Events
Fall 2013
Big Data All Hands Meeting
Tuesday, October 1st, 2013, 12:30 pm–1:30 pm
Parent Program:
Speaker:
Justin Thaler (Harvard University) and Nikhil Srivastava (Microsoft Research India)
Location:
Calvin Lab 2nd Floor Interaction Area
Justin Thaler (Harvard University)
A Crash Course on Fast Interactive Proofs
Protocols for verifiable computation enable a computationally weak verifier to offload computations to a powerful but untrusted prover, while providing the verifier with a guarantee that the prover performed the computations correctly. Asymptotically efficient
protocols for verifiable computation have been known for several
decades in the form of interactive proofs, PCPs, and their brethren.
However, it is only very recently that these protocols have grown
efficient enough for plausible use in the real world.
In this talk, I will give a crash course on interactive proofs and the
algorithmic techniques underlying their efficient implementation.
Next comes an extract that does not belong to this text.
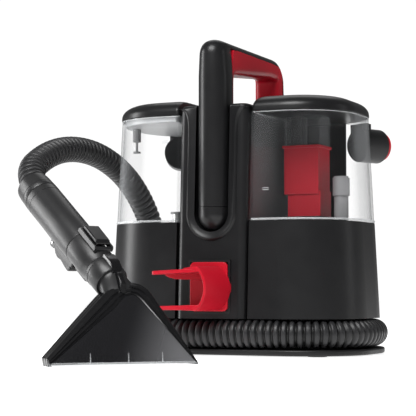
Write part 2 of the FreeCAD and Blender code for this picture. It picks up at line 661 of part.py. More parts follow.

Nikhil Srivastava (Microsoft Research India)
Interlacing Families III: Sharper Restricted Invertibility Estimates
A well-known form of Bourgain and Tzafriri's restricted invertibility
principle asserts that every matrix L with unit length columns
contains a column submatrix of size proportional to n/||L||_2^2 whose
least singular value is bounded away from zero.
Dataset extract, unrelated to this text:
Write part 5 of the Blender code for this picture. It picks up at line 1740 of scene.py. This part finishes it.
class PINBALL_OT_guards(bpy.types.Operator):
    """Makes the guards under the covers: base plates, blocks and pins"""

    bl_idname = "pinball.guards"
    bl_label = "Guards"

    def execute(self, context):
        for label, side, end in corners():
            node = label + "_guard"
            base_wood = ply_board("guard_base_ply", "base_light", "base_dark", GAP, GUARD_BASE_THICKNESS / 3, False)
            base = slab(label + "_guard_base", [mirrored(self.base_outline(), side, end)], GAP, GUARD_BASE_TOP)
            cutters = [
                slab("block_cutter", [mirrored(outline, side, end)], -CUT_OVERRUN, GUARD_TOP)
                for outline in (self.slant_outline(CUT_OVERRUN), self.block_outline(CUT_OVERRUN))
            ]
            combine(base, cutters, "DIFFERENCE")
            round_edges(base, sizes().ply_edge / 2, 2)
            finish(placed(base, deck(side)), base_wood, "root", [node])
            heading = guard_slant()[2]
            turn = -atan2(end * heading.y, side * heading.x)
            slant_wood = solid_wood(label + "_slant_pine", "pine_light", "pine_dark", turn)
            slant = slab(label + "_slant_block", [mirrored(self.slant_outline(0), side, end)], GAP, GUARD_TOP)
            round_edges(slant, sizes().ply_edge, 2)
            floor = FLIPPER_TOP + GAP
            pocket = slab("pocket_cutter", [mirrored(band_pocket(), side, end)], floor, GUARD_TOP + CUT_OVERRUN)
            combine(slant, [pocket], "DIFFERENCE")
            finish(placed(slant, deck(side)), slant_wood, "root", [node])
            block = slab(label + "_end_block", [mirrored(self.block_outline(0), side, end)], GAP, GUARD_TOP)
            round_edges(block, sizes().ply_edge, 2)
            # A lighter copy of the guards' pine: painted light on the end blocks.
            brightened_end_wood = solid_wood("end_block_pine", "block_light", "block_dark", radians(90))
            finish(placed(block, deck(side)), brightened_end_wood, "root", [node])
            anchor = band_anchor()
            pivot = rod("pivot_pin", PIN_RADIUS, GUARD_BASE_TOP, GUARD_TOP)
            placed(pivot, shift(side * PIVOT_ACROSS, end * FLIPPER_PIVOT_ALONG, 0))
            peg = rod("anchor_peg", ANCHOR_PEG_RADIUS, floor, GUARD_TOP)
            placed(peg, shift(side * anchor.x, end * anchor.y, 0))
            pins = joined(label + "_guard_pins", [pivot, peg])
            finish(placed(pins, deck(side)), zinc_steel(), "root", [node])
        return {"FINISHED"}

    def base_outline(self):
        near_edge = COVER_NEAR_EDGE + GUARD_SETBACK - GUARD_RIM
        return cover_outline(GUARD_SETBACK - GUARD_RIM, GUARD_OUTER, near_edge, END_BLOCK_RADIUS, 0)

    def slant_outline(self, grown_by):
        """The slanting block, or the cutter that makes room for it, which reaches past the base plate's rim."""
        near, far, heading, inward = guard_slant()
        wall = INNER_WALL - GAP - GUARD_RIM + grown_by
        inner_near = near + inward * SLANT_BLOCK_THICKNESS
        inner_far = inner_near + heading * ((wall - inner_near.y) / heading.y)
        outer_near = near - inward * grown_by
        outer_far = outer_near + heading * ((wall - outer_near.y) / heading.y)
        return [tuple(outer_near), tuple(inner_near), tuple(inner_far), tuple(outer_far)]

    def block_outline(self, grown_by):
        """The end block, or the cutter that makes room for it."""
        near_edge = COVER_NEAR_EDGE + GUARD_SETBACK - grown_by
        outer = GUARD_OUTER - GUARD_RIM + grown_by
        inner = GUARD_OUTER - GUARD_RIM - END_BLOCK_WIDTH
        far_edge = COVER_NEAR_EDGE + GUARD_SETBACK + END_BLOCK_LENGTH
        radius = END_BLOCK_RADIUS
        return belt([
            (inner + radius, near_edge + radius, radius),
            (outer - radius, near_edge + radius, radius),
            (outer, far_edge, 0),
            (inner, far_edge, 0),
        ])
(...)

We give a short, elementary proof of a sharp version of this theorem
based on the 'method of interlacing polynomials. The proof is
conceptually transparent and avoids technical calculations, relying on
classical estimates for roots of Laguerre polynomials. Moreover, it
provides an improved guarantee on the size of the invertible
submatrix, depending on the Schatten 4-norm of L rather than on the
operator norm ||L||.
Joint work with A. Marcus and D. Spielman.